## [Short exercise]
Quote exactly the lines spanning from the top of the data below to the line that contains "STITCH_RISE = 0.75", including both.

━━━━━━━━━━

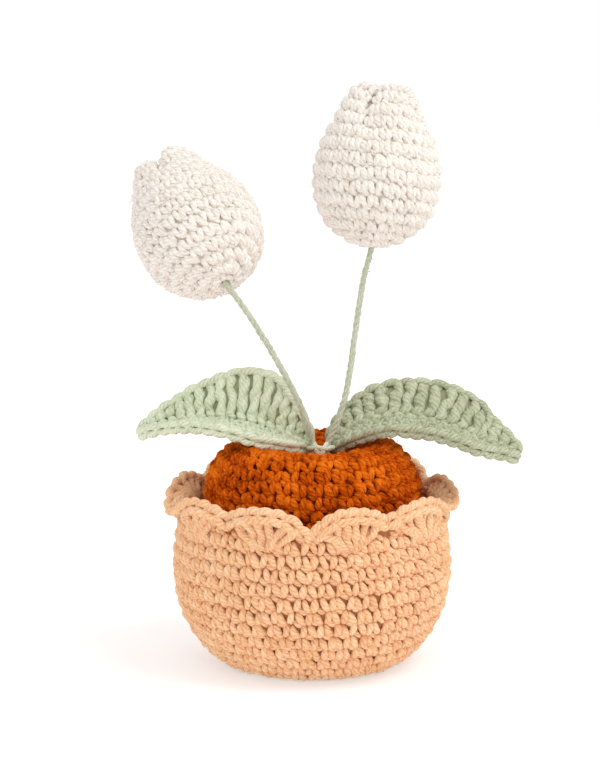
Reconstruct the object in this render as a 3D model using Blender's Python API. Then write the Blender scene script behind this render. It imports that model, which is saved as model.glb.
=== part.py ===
"""Crocheted potted tulip: a scalloped pot, a soil cushion, two leaves and two tulip heads on wired stems.

Lengths below are millimetres and are scaled to metres at the end. +Z is up, the origin is the centre of
the flat pot base, and the front of the plant faces -Y. Every surface is a stack of rings joined in order.
"""

import math

import bmesh
import bpy
import numpy as np

MM = 0.001
GAP = 0.3  # air left between neighbouring pieces
STITCH_RISE = 0.75  # height of a stitch's legs above the fabric

# Pot: a flat base disc, a rounded wall of crochet rounds and a rim of shells.
POT_STITCHES = 50
POT_ROUNDS = 10
POT_BASE_R = 19.0
POT_R = 37.2
POT_ROUND_Z = 28.0  # height at which the rounded base has become the wall
POT_RIM_Z = 42.0
POT_RIM_R = 35.4
POT_WALL = 2.6
POT_FLOOR = 2.6
POT_LEAN = 0.3  # stitches that a column moves sideways in one round
SHELL_VALLEYS = (-170, -129, -91, -57, -15, 25, 66, 108, 149)  # degrees from +X, uneven as in handwork
VALLEY_RISE, CREST_RISE = 4.2, 9.0  # above the last plain round
FRONT_VALLEY, FRONT_DIP = -91, 3.8  # the round of shells starts and ends here, in a deeper notch
VALLEY_FLARE, CREST_FLARE = 0.4, 4.0
SAG_SPOTS, SAG_SPREAD, SAG = (-4, 184), 20, 3.4  # degrees: the shells there have flopped outwards

# Soil cushion: a shallow dish above a full round edge, with one hole for the stems.
SOIL_STITCHES = 30
SOIL_PROFILE = (
    (4.8, 56.9), (7.0, 57.6), (10.0, 58.5), (14.0, 59.6), (18.0, 60.3), (21.0, 60.1),
    (23.8, 58.6), (26.3, 55.8), (28.1, 52.2), (29.0, 48.2), (29.0, 44.2), (28.4, 40.5), (27.6, 37.4),
)  # fmt: skip
SOIL_WALL = 2.4
HOLE_X, HOLE_Y = 2.4, -0.4
FILL_SHOULDER_Z = 36.6
WELL_R, WELL_Z = 5.0, 26.0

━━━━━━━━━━

## [Reply]
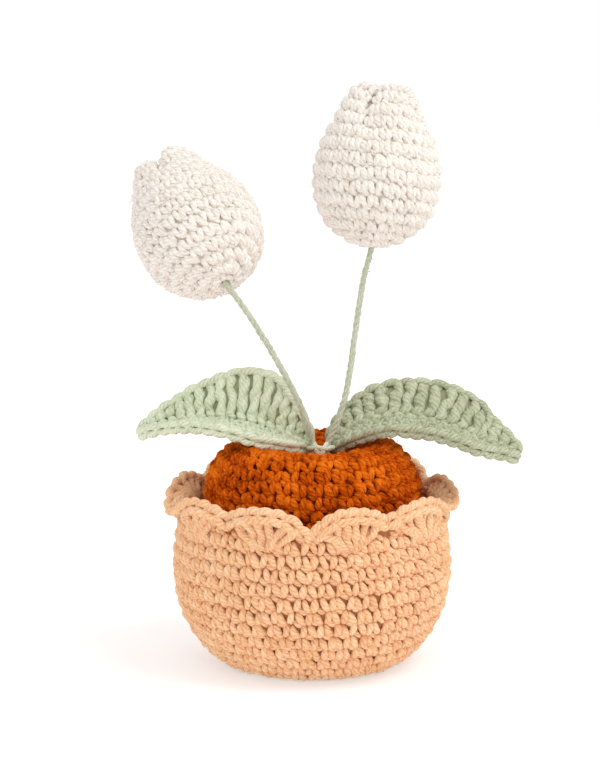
Reconstruct the object in this render as a 3D model using Blender's Python API. Then write the Blender scene script behind this render. It imports that model, which is saved as model.glb.
=== part.py ===
"""Crocheted potted tulip: a scalloped pot, a soil cushion, two leaves and two tulip heads on wired stems.

Lengths below are millimetres and are scaled to metres at the end. +Z is up, the origin is the centre of
the flat pot base, and the front of the plant faces -Y. Every surface is a stack of rings joined in order.
"""

import math

import bmesh
import bpy
import numpy as np

MM = 0.001
GAP = 0.3  # air left between neighbouring pieces
STITCH_RISE = 0.75  # height of a stitch's legs above the fabric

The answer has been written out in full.